Dans le langage que nous retenons, l’offre dans tous les secteurs est plus élastique que partout ailleurs. La prédiction que nous dégageons de notre hypothèse est que la fiscalité ou l’aide y occuperait moins de place et que l’intervention prendrait surtout la forme de régulation. Or la réalité globale est qu’en effet les subventions explicites aux entreprises y occupent une place moins large que partout ailleurs, de même que les entreprises publiques et le recours à la politique industrielle ou régionale. Les contribuables font moins qu’ailleurs les frais des faveurs aux producteurs. La régulation industrielle par contre et, dans une moindre mesure, le protectionnisme extérieur, sont des instruments d’État au moins aussi répandus que dans les autres régimes démocratiques, peut-être plus. Il existe peu d’agences de régulation au monde aussi puissantes et lourdes à porter pour les consommateurs que le Food and Drug Administration (FAA), le Federal Trade Commission (FTC), l’ICC (Interstate Commerce Commission) ou le Federal Commerce Commision.(FCC). La guerre réglementaire contre la cigarette, contre les aliments suspects, contre les véhicules utilitaires (les SUV en particulier) et en général contre les différentes formes de plaisirs populaires y est menée avec une force et une rigueur exceptionnelle.[1]
Néo corporatisme
Cette panoplie d’interventions au profit des producteurs entraîne l’émergence de ce qu’on peut appeler une forme de néo-corporatisme. Une longue tradition anticapitaliste enseigne que les «partenaires sociaux», éclairés idéalement par « la faculté », doivent collaborer à la solution des grandes questions nationales de l’heure, sous l’œil bienveillant et intégrateur de l’État. Les Québécois de formation classique se souviendront que l’Église locale retenait la doctrine corporatiste comme palliatif à l’individualisme postulé du régime de marché. Arrivés à la faculté dans les années 50, les étudiants d’économique ne manquaient pas de se moquer de ce modèle factice et un peu loufoque. Quelle ne fut pas notre stupéfaction de retrouver cette doctrine quelques années plus tard, au cœur du modèle retenu par la révolution tranquille. Les gouvernements successifs du Québec depuis Jean Lesage ont voulu faire des États généraux et de la participation, l’un des mécanismes essentiels de la recherche du « bien commun ». C’était leur façon d’exprimer leur foi dans la politique. Le contexte concurrentiel nord-américain nous a protégés des conséquences extrêmes de cette forme de cartellisation de l’économie, mais pas de toutes ses incursions dans les choix politiques effectifs.

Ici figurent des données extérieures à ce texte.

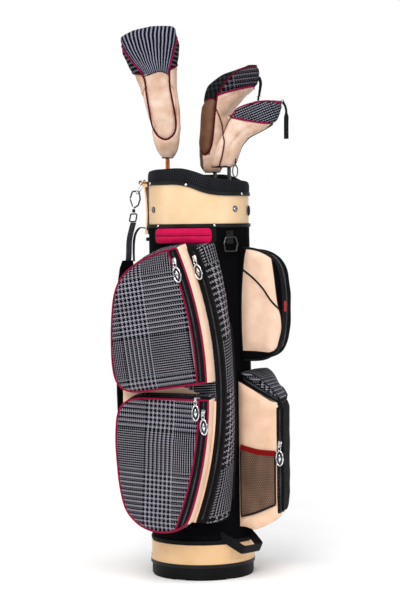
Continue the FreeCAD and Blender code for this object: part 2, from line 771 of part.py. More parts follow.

Au Québec, une quarantaine de secteurs, dont la construction, sont régis par cette forme d’étatisme qui a nom extension des conventions collectives à tout le territoire. La conjoncture politique nous offre régulièrement le spectacle de rassemblements formels des protégés de l’État conspirant contre le bien commun. On leur donne le nom trompeur de « concertation », « d’États généraux » ou de « démocratie sociale ». N’eût été que des aspirations de la classe politique et intellectuelle asservie au « modèle européen », le fléau du corporatisme nous aurait envahi.
Le plus récent lauréat Nobel d’économie, Edmund S. Phelds (2006), a rigoureusement démasqué cette forme de conspiration des groupes d’intérêt les mieux placés. Il identifie deux régimes économiques en place en occident : Le capitalisme dynamique en Amérique du Nord et au Royaume-Uni d’une part; et l’autre, le régime qui régit l’Europe continentale de l’ouest que le Québec voudrait imiter. Le premier se distingue par la propriété privée et sa grande ouverture aux idées commerciales émanant des entrepreneurs. L’autre, bien qu’aussi réceptif à la propriété, se distingue par la mise en place d’institutions protectionnistes des intérêts, des partenaires sociaux. Ces derniers se composent des confédérations d’employeurs, des grands syndicats et, dans le cas européen, des grandes banques monopoles. Le modèle a nom « cogestion » et « conseils du travail », qui en Allemagne siègent aux conseils d’investissement des sociétés commerciales. En France, c’est la « démocratie sociale » qui l’inspire; en Italie la « concertazione ». La finalité universelle de ces cartels est de faire obstacle au changement, telle la relocalisation des firmes ou l’entrée de nouvelles entreprises dans l’industrie.
[1] Il faut dire par ailleurs que la vérification exhaustive de notre hypothèse se complique du fait qu’une fois cartellisé par la régulation ou le protectionnisme, un secteur particulier devient en fait un monopole créé par l’État et donc susceptible de profiter des subventions sans risquer de susciter la concurrence.